[Records with modeling code]

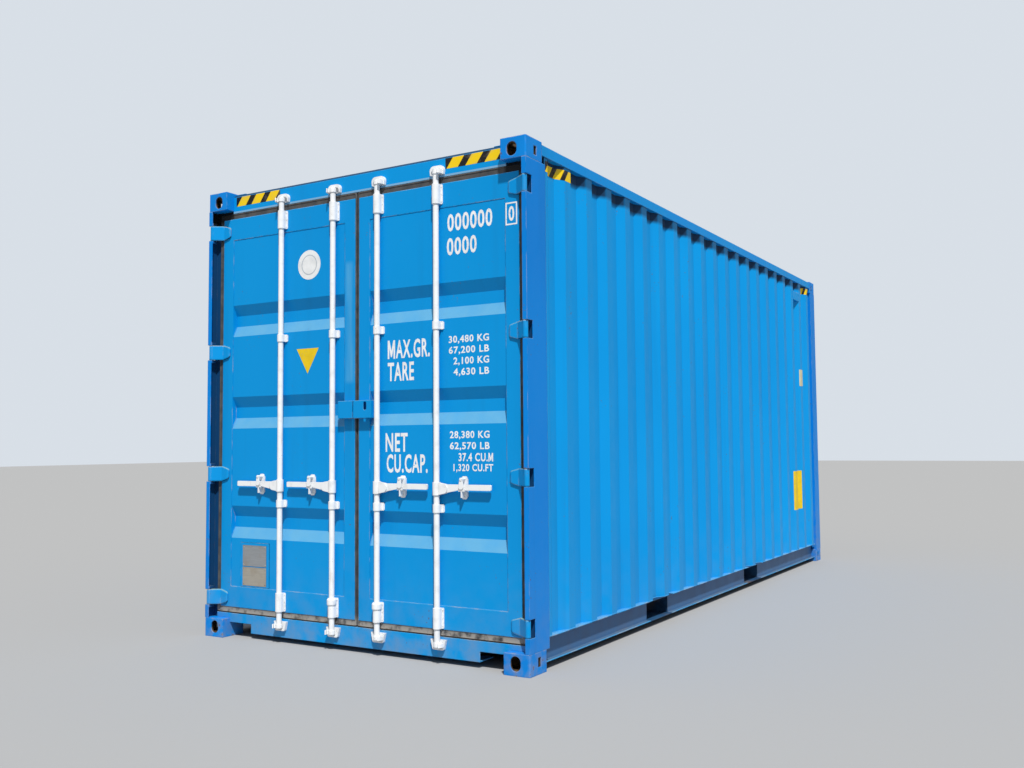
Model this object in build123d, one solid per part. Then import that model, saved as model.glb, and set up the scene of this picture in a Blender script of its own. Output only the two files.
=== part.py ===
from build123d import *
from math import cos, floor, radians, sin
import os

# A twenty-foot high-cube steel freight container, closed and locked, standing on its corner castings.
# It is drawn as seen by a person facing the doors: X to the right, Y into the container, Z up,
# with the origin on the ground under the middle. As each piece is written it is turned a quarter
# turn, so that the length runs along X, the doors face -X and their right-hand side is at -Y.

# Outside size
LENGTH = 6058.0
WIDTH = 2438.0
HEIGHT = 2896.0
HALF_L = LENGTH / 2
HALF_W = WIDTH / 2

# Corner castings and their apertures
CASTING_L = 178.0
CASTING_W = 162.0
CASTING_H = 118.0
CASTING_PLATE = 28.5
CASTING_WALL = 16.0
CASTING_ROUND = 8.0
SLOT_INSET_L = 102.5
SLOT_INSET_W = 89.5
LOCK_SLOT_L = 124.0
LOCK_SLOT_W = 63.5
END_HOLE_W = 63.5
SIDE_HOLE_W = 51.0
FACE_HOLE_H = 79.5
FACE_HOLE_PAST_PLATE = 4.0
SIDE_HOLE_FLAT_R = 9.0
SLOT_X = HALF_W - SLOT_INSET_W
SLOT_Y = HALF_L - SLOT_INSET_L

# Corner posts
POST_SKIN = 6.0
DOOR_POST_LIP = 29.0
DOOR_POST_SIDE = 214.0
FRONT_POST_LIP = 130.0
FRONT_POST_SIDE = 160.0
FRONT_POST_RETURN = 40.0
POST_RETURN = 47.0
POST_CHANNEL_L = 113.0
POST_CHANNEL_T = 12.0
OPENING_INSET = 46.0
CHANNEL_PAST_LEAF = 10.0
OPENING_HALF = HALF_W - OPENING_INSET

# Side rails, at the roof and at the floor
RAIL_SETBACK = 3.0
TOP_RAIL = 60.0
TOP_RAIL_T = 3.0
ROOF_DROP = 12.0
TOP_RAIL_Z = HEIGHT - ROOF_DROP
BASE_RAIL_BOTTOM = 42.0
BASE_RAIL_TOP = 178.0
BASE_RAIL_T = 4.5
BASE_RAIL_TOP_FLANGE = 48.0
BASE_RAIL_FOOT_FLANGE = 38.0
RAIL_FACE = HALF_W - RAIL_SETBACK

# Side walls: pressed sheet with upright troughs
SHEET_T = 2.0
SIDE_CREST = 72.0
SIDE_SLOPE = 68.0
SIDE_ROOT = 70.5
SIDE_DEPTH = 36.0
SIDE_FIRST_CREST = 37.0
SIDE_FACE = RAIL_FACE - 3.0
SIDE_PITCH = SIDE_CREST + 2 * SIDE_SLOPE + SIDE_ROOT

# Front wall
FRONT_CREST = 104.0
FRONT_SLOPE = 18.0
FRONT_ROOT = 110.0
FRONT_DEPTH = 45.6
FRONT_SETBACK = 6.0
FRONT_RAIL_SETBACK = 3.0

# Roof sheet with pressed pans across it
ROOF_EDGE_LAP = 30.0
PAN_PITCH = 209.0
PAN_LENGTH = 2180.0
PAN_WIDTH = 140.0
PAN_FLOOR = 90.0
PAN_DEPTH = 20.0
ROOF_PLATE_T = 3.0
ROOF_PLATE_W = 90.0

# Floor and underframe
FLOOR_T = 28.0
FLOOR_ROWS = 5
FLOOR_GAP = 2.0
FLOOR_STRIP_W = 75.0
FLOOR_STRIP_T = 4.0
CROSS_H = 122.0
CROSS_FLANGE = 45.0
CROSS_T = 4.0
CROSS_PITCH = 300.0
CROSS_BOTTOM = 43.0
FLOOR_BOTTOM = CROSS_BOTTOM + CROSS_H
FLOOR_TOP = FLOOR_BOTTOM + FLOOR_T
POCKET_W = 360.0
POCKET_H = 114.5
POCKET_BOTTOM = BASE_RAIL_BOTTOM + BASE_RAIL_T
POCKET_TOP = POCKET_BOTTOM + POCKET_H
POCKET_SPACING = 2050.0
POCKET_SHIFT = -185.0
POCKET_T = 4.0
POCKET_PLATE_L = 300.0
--
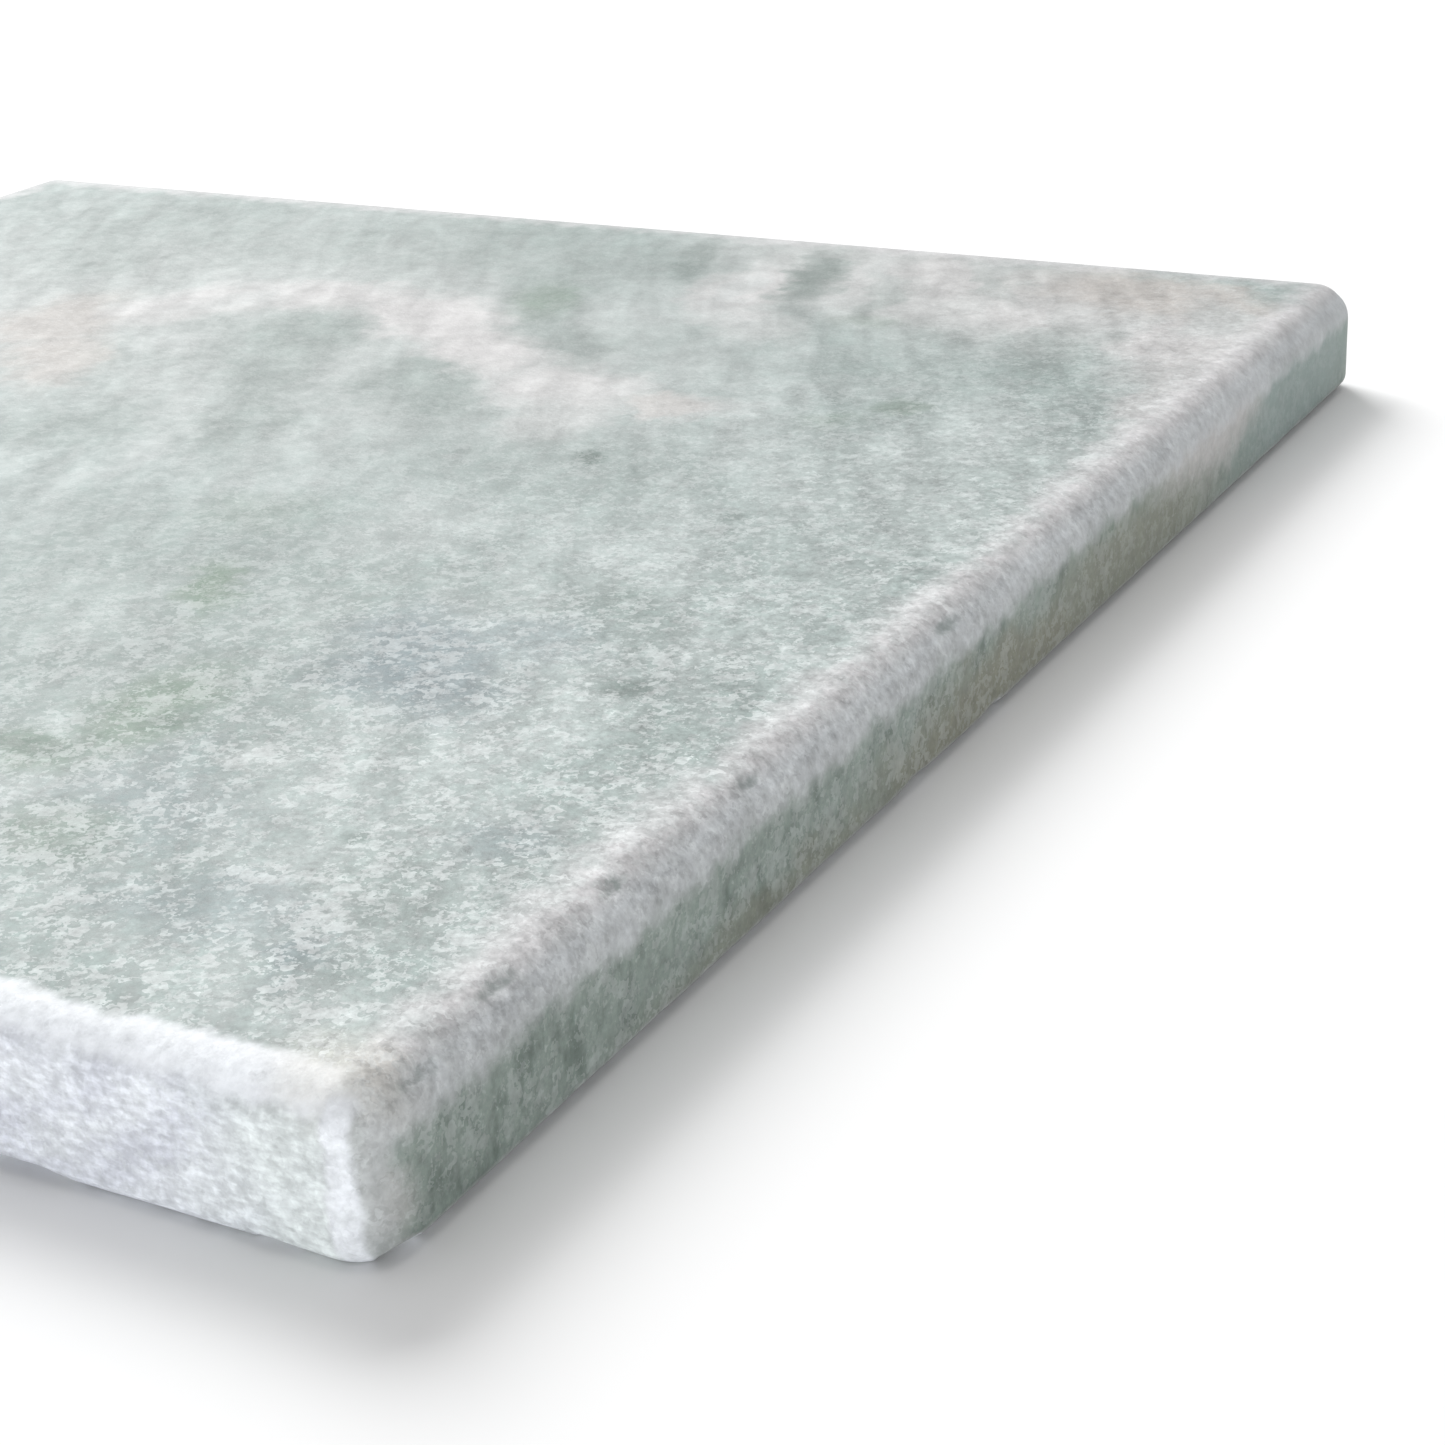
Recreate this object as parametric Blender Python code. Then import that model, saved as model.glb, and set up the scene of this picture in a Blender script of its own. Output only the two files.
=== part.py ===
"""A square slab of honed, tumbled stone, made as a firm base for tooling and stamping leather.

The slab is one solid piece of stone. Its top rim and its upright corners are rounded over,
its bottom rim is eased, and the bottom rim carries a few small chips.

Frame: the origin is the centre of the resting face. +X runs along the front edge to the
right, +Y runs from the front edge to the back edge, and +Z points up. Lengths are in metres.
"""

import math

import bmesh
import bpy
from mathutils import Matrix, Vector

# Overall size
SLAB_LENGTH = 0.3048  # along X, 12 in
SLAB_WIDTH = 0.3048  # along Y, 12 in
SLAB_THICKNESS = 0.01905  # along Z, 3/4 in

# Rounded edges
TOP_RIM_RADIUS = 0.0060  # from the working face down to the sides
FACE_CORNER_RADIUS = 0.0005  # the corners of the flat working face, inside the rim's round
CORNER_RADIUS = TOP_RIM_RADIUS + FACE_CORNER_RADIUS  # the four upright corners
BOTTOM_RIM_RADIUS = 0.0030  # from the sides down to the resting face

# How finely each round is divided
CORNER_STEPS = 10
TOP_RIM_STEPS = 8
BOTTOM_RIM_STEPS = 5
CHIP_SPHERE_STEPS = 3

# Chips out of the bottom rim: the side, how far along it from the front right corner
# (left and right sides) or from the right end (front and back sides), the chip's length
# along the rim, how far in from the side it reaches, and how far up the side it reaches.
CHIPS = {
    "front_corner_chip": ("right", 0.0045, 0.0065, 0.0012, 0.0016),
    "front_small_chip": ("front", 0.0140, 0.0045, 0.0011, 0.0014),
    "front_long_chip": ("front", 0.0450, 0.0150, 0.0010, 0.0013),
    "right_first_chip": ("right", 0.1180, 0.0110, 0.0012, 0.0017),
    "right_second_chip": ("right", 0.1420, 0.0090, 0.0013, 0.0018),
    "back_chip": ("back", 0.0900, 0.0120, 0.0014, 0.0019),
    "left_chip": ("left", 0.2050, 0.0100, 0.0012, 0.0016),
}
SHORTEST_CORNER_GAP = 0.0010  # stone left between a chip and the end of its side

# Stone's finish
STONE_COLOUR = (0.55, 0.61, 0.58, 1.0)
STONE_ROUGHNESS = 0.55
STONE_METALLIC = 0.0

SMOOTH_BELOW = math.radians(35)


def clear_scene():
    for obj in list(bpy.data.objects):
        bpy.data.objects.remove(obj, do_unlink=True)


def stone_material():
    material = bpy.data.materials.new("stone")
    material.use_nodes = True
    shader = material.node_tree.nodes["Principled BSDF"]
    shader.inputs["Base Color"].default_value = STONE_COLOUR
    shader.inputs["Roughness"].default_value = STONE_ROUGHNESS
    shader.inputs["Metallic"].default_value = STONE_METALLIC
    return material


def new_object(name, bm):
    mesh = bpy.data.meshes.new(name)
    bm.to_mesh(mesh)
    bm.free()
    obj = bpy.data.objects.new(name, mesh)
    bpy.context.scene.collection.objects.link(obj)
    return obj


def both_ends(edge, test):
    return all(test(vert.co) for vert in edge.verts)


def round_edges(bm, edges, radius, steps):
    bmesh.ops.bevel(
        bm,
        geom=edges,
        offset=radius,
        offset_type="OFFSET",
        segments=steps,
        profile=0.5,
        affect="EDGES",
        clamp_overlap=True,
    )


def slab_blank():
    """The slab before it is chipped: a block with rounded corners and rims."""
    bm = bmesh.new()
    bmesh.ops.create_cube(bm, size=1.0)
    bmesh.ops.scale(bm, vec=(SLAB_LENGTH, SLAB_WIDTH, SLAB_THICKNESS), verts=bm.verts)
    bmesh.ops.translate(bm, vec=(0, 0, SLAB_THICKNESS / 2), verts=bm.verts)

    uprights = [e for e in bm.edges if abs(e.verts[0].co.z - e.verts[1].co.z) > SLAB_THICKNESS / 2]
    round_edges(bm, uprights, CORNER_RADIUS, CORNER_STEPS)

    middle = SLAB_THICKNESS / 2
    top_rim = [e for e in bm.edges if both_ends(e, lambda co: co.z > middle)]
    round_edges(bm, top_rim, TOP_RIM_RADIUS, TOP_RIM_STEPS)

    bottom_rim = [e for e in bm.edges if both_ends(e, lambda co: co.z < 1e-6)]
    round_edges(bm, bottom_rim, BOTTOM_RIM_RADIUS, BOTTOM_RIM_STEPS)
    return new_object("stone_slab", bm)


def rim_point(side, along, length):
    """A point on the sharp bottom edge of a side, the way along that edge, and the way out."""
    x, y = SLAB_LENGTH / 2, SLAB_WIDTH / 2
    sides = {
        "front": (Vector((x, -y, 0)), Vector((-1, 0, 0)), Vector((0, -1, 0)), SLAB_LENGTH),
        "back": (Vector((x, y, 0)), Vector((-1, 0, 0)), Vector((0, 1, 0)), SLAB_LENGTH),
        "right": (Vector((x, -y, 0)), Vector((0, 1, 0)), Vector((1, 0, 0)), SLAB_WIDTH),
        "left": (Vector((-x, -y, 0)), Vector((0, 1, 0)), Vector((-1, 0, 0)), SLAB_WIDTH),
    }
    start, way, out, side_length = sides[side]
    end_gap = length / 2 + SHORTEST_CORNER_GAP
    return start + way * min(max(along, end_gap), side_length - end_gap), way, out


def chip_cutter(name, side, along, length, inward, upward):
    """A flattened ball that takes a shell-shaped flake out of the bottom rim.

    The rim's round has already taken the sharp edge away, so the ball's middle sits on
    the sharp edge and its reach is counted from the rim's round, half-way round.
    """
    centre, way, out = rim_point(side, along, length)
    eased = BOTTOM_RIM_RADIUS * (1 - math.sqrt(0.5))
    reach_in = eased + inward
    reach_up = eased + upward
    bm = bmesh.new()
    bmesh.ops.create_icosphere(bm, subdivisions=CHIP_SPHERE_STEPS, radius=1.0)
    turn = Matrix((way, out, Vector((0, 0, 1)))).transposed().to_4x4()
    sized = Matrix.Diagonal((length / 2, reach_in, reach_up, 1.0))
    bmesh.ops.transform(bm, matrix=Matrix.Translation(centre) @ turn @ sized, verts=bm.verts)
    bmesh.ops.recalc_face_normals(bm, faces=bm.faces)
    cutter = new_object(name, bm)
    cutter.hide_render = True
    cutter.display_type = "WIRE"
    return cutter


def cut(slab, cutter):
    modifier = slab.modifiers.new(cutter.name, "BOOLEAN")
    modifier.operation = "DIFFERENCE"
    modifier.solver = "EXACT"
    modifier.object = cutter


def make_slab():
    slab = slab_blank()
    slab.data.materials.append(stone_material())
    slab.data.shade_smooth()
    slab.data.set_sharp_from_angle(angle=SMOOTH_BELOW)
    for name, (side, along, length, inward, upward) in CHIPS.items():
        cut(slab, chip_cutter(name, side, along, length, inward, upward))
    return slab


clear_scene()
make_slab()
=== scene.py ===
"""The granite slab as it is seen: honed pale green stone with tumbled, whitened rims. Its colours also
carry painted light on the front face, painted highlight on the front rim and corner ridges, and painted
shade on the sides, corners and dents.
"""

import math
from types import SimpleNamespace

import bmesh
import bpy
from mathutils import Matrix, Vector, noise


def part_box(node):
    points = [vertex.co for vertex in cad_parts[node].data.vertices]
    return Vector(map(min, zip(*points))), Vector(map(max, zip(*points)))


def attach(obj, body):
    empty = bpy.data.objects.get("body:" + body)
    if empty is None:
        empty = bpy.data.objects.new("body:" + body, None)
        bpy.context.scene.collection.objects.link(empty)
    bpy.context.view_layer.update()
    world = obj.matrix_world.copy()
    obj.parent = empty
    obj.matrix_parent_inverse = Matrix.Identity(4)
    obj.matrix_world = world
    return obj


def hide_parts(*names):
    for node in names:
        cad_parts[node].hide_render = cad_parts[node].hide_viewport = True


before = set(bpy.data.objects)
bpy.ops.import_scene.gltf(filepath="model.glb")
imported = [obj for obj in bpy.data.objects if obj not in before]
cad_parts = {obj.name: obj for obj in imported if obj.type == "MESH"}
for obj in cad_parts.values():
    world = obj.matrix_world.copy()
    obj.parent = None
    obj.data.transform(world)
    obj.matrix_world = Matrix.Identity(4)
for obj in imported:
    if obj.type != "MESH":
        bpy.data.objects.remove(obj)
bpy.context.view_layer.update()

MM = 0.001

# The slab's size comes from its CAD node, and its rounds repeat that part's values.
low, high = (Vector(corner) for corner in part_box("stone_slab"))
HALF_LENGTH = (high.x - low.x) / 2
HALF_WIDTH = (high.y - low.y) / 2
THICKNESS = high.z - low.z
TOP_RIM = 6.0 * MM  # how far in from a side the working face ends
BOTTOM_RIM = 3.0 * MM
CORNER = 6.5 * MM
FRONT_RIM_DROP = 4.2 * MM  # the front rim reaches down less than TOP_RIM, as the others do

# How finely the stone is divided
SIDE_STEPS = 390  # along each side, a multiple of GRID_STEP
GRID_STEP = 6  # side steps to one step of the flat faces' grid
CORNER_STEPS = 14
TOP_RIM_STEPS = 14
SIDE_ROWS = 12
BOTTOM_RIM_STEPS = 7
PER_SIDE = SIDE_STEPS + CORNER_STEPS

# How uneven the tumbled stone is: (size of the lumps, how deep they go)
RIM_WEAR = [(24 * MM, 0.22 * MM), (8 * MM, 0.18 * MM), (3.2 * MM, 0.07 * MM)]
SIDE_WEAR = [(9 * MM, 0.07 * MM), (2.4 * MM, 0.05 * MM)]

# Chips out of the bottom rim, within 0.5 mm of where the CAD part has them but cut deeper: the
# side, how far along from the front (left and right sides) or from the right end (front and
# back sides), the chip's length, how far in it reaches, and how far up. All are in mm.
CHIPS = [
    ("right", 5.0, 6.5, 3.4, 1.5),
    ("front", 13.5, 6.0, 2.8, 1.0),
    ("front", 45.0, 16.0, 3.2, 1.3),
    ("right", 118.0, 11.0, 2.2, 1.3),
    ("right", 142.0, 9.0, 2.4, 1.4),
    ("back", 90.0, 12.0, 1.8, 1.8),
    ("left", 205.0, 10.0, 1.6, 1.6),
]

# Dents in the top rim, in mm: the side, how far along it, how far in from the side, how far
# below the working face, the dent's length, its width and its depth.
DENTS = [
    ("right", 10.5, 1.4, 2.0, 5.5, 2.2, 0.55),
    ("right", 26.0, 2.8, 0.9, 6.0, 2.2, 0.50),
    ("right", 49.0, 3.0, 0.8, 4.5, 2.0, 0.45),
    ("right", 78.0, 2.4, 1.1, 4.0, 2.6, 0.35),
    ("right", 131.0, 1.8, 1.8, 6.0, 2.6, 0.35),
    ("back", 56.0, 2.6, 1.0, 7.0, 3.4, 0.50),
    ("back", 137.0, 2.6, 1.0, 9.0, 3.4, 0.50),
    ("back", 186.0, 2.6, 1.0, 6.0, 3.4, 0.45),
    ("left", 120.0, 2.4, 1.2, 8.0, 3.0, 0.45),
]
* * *
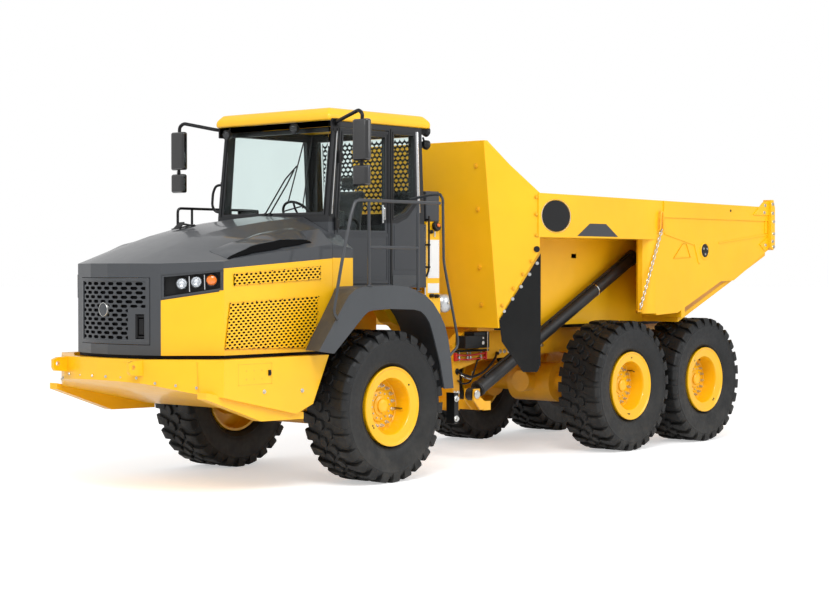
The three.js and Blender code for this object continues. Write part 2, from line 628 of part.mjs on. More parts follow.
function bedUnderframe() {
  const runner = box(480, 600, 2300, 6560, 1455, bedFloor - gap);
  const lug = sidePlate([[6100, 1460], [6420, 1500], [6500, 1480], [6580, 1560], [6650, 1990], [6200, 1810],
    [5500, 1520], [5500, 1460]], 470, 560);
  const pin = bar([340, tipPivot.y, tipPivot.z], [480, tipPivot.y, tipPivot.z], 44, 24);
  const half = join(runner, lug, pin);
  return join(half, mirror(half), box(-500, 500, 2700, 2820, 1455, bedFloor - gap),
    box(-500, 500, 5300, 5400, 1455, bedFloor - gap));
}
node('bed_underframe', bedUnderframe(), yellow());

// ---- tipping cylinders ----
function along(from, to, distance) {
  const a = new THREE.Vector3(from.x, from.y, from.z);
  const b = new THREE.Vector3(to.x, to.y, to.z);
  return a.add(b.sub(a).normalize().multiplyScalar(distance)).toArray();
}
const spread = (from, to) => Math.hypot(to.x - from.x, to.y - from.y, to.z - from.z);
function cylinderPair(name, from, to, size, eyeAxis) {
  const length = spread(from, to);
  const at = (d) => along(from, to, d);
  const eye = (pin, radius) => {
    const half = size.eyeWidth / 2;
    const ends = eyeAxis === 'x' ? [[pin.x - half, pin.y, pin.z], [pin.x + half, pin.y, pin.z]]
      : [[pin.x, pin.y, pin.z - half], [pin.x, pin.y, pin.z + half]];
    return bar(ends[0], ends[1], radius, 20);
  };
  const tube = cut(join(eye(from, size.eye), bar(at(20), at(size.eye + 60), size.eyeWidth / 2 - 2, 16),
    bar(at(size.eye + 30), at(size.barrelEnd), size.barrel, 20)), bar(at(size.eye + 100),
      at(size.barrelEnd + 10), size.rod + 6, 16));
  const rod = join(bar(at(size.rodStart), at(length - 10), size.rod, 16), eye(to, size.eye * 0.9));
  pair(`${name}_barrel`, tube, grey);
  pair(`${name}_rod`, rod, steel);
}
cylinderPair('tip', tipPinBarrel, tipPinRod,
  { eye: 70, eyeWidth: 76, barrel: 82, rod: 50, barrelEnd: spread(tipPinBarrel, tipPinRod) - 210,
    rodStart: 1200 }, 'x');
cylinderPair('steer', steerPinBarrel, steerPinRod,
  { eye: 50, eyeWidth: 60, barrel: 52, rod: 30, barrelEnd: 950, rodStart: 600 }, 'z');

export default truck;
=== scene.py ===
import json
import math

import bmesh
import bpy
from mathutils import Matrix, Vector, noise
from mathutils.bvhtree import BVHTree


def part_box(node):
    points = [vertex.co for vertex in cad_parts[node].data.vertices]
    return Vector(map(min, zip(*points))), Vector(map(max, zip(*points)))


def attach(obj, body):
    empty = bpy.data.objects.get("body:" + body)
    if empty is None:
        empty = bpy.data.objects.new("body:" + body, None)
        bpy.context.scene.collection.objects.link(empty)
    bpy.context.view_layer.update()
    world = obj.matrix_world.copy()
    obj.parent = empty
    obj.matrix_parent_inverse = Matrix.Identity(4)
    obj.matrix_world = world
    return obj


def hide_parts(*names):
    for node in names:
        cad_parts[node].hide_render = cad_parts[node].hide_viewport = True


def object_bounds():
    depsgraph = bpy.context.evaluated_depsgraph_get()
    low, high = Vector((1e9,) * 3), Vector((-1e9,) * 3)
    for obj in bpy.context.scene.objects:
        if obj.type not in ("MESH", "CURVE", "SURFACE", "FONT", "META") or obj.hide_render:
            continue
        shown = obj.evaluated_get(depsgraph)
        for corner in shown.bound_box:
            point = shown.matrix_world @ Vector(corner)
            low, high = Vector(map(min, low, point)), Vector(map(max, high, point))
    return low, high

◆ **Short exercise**
Nothing beyond the lines starting at the line containing "Model this object" and ending at the line containing "RAIL_FACE = HALF_W - RAIL_SETBACK" is to be reproduced; reproduce those lines exactly, both ends included.

◆ **Solution below**
Model this object in build123d, one solid per part. Then import that model, saved as model.glb, and set up the scene of this picture in a Blender script of its own. Output only the two files.
=== part.py ===
from build123d import *
from math import cos, floor, radians, sin
import os

# A twenty-foot high-cube steel freight container, closed and locked, standing on its corner castings.
# It is drawn as seen by a person facing the doors: X to the right, Y into the container, Z up,
# with the origin on the ground under the middle. As each piece is written it is turned a quarter
# turn, so that the length runs along X, the doors face -X and their right-hand side is at -Y.

# Outside size
LENGTH = 6058.0
WIDTH = 2438.0
HEIGHT = 2896.0
HALF_L = LENGTH / 2
HALF_W = WIDTH / 2

# Corner castings and their apertures
CASTING_L = 178.0
CASTING_W = 162.0
CASTING_H = 118.0
CASTING_PLATE = 28.5
CASTING_WALL = 16.0
CASTING_ROUND = 8.0
SLOT_INSET_L = 102.5
SLOT_INSET_W = 89.5
LOCK_SLOT_L = 124.0
LOCK_SLOT_W = 63.5
END_HOLE_W = 63.5
SIDE_HOLE_W = 51.0
FACE_HOLE_H = 79.5
FACE_HOLE_PAST_PLATE = 4.0
SIDE_HOLE_FLAT_R = 9.0
SLOT_X = HALF_W - SLOT_INSET_W
SLOT_Y = HALF_L - SLOT_INSET_L

# Corner posts
POST_SKIN = 6.0
DOOR_POST_LIP = 29.0
DOOR_POST_SIDE = 214.0
FRONT_POST_LIP = 130.0
FRONT_POST_SIDE = 160.0
FRONT_POST_RETURN = 40.0
POST_RETURN = 47.0
POST_CHANNEL_L = 113.0
POST_CHANNEL_T = 12.0
OPENING_INSET = 46.0
CHANNEL_PAST_LEAF = 10.0
OPENING_HALF = HALF_W - OPENING_INSET

# Side rails, at the roof and at the floor
RAIL_SETBACK = 3.0
TOP_RAIL = 60.0
TOP_RAIL_T = 3.0
ROOF_DROP = 12.0
TOP_RAIL_Z = HEIGHT - ROOF_DROP
BASE_RAIL_BOTTOM = 42.0
BASE_RAIL_TOP = 178.0
BASE_RAIL_T = 4.5
BASE_RAIL_TOP_FLANGE = 48.0
BASE_RAIL_FOOT_FLANGE = 38.0
RAIL_FACE = HALF_W - RAIL_SETBACK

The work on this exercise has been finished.